Turnout rates are pretty important when talking about electoral politics. White adults, generally speaking, have the highest voter turnout rate of any groups. Approximately two-thirds of eligible White adults (65%) voted during the 2016 election. Black adults tend to have historically high rates of voter turnout, relatively speaking. However, the 2008 and 2012 election cycles were exceptions in which Black voter turnout matched or surpassed Whites. In contrast, Asian and Hispanic adults tend to have lower voter turnout rates historically speaking. Half of these respective groups reported voting in the 2016 elections. Similarly, White and Black adults are more likely to say than Hispanic and Asian adults that they are registered to vote.

America’s growing non-White electorate is largely the result of second-generation Americans – American-born children of migrants — reaching voting age, in addition to immigrants becoming eligible to vote through naturalization. So, there exists a clear turnout gap between legacy Americans and minority migrant groups and their progeny.

When it comes to growth in the electorate, Hispanics are leading the way. Hispanics alone made up 13% of the U.S.’s overall electorate in 2018, which represents a nearly twofold increase since 2000, when the Hispanic eligible voting population was around 7%. Thanks to the growing size of the Hispanic population, Hispanics are expected to be the largest minority group among U.S. eligible voters in 2020 for the first time in a presidential election. They have in effect surpassed Blacks as the largest minority group in the country.

Non-Hispanic White eligible voters have been in decline across all states in the nation. This is not a new trend and has been in motion for some time. Though some states have witnessed steeper declines in their White electorate compared to others. From 2000 to 2018, 10 states experienced a 10-percentage point or higher decline in the share of White eligible voters. For example, the White share of the electorate dropped by 18 percentage points over the span of nearly two decades in Nevada.

Similarly, California has witnessed a notable decline in the White proportion of the electorate, plummeting by 15 percentage points since 2000. As a result, California went from a majority White electorate in 2000 to a minority White electorate in 2018 (60% in 2000 to 45% in 2018).

Florida and Arizona witnessed noticeable declines in the shares of non-Hispanic White eligible voters. The White segments of the electorates stood at three-quarters in 2000, but then fell down to six-in-ten in 2018. To a lesser degree, four other battleground states – Michigan, North Carolina, Pennsylvania, and Wisconsin— also saw reductions in their White eligible voter bases.

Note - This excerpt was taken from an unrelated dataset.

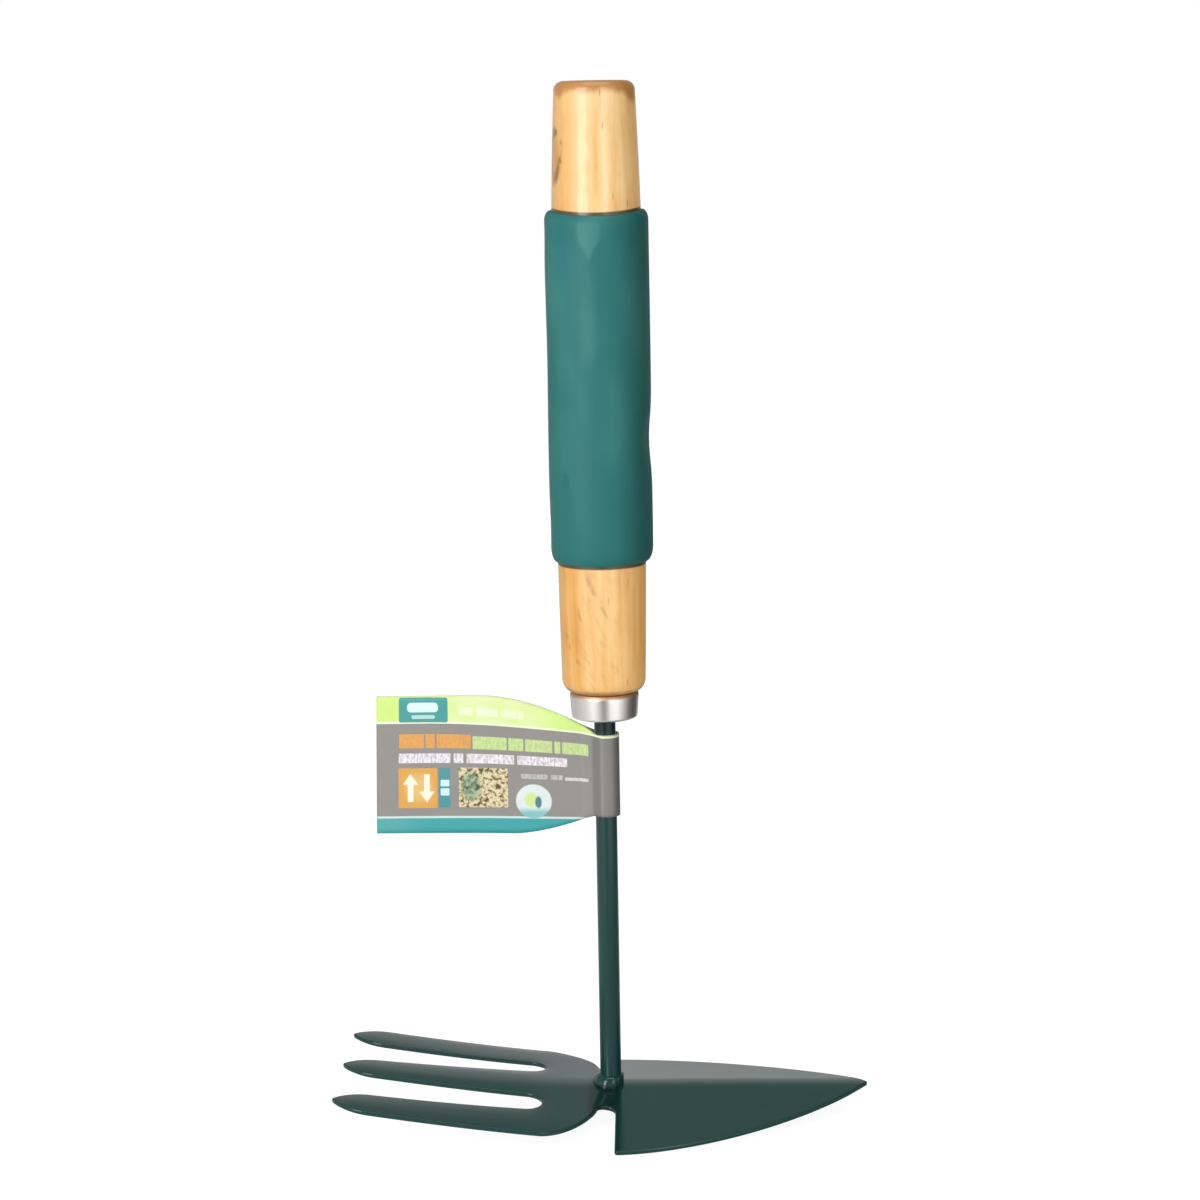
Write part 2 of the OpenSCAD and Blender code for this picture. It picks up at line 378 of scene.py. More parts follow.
def skinGroup():
    # Fine skin of a coat, foam or card: waves with small pits in them
    tree, given = newTree(
        "fineSkin", "ShaderNodeTree",
        [("Vector", "NodeSocketVector", None), ("Wave Size", "NodeSocketFloat", 500.0),
         ("Pit Size", "NodeSocketFloat", 2500.0), ("Pit Depth", "NodeSocketFloat", 0.3)],
        [("Height", "NodeSocketFloat")])
    wave = noise(tree, given["Vector"], given["Wave Size"], 2.0)
    pits = node(tree, "ShaderNodeTexVoronoi", Vector=given["Vector"], Scale=given["Pit Size"])
    deep = pits.fall(0.0, 0.42)
    closeTree(tree, Height=wave - deep * given["Pit Depth"])
    return tree


mottle = mottleGroup()
fineSkin = skinGroup()

grip = {
    "start": 37.0, "length": 96.8, "radius": 14.25, "rim": 1.7, "upperRim": 3.0, "lowerRim": 4.2,
    "bore": 0.1, "lift": 0.5, "dip": 1.5, "skinFrom": 12.75, "skinDeep": 1.2,
    "dents": (
        # azimuth in degrees from the hoe's side, height over the floor, depth, spans round and up
        (-13, 192.8, 1.3, 24, 7.0),
        (-131, 183, 0.22, 7, 2.6),
        (-118, 226, 0.16, 22, 26.0),
        (-72, 205, 0.10, 26, 34.0),
        (150, 214, 0.5, 34, 16.0),
        (60, 178, 0.35, 30, 14.0),
        (-175, 168, 0.22, 40, 8.0),
        (180, 250, 0.18, 34, 6.0),
    ),
}

wood = {
    "streaks": ((0.26, srgb(212, 156, 86)), (0.4, srgb(236, 185, 115)), (0.5, srgb(243, 199, 134)),
                (0.62, srgb(248, 211, 153)), (0.76, srgb(252, 224, 176))),
    "pore": srgb(150, 96, 42),
    "fleck": srgb(164, 120, 62),
    # darker wood round the knot, and painted shade just over the ferrule
    "knotAndFootShade": srgb(150, 92, 38),
    # painted shade along the foam's rims
    "rimShade": srgb(62, 48, 22),
    "knotRing": srgb(120, 78, 34),
    "buttBand": srgb(178, 116, 44),
    # painted shade on the flanks, and a deeper tone low down
    "flankShadeAndLowTint": (0.97, 0.78, 0.46, 1),
    "rimLines": (159.3, 256.0),
    "knot": {"turn": -160.0, "height": 270.2, "tall": 6.6, "wide": 3.6},
}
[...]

Florida is one state to watch out for due its swing state status. Its White share of the electorate has dropped by 13% since 2000. In this period, its Hispanic proportion of the electorate went up 9 points, going from 11% of eligible Florida voters in 2000 to 20% in 2018. The Black base of the electorate went up 2% and the Asian base rose by 1% in this same period.

Arizona is one state that many people view as a rising battleground state. It has also been host to a changing electorate as demonstrated by how Hispanics comprise roughly 24% of all eligible voters, thus marking an 8-point increase since 2000.

Long-term, Texas is going to be one of the states to watch. While not a swing state, it has also undergone some noticeable demographic transformations. In 2018, Hispanics made up three-in-ten eligible voters — an 8% increase since 2000. The White share of the eligible voter base dropped 12 points, going from 62% in 2000 to a slim majority (51%) in 2018.

Taking all these numbers into account, we now know that the demographics of the country are changing largely due to the Hart-Cellar Act and subsequent migratory reforms that have expanded immigration. As immigrants and their progeny integrate themselves into the voter pipeline, the politics of the nation will change. That’s based on voting patterns and how minority groups view issues such as free speech and the Second Amendment.

Let’s not kid ourselves. As the country becomes less White, the freedoms Americans have held dearly will go down the tubes. It’s a numbers game, people.